Abstract:
Researchers have proposed and implemented many distributed runtime systems to help users build distributed applications. These distributed runtime systems are usually only good at processing certain types of loads in specific scenarios. However, in the things-edge-cloud scenario, the components of things-edge-cloud collaborative applications have heterogeneous quality requirements, runtime environments, and heterogeneous communication protocols, making it difficult to use one runtime to build high-performance and robust things-edge-cloud collaborative applications. Deploying application components independently to different runtimes will increase the difficulty of application management and lack of unified performance and fault-tolerance support. The Grip system is proposed to address the problem. The Grip system supports the unified access and utilization of multiple runtimes by introducing a virtual runtime adapter layer and a virtual runtime API layer.
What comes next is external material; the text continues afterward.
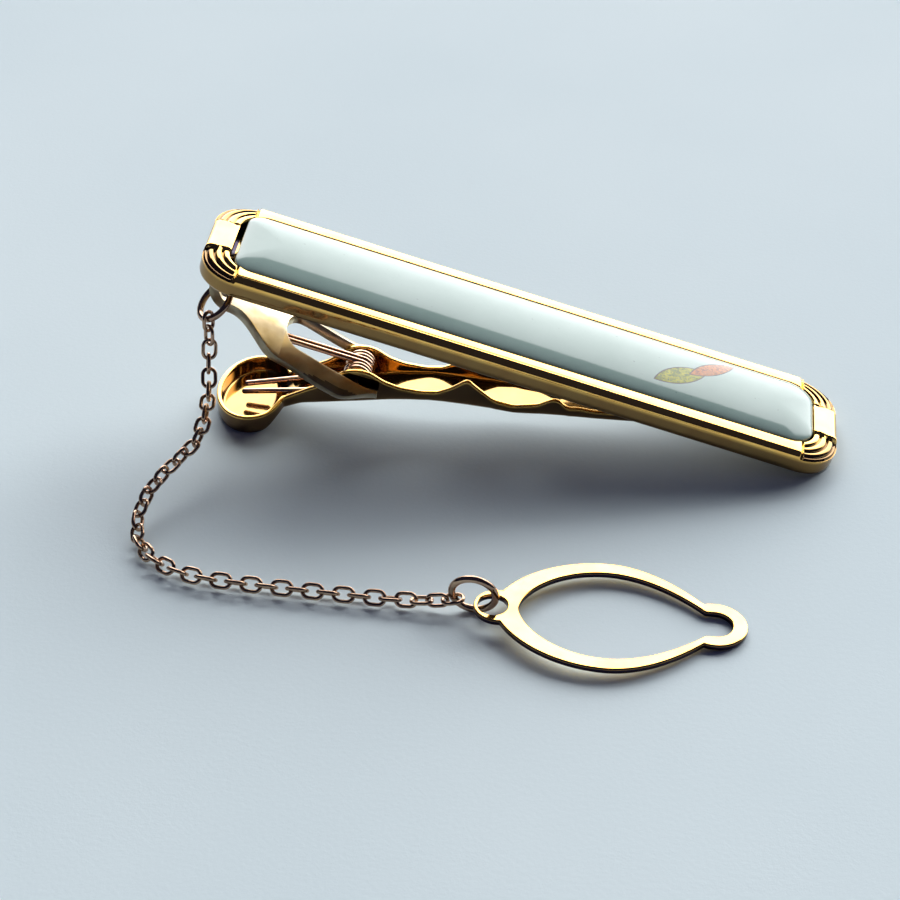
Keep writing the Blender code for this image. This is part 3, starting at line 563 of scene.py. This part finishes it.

These two virtual layers specify the interfaces that need to be implemented when accessing a runtime. The Grip system supports the unified management of multi-runtime applications through Griplet and Grip abstractions. It utilizes ownership methods to provide mechanisms for supporting user-defined fault tolerance and scaling policy. Experiments show that in the things-edge-cloud environment, compared with using a single runtime such as Ray, Docker, and Kubernetes, the Grip system reduces the average end-to-end latency by 31% to 77%, the 90
th percentile tail latency by 25% to 78%, and the 95
th percentile tail latency by 22% to 78%.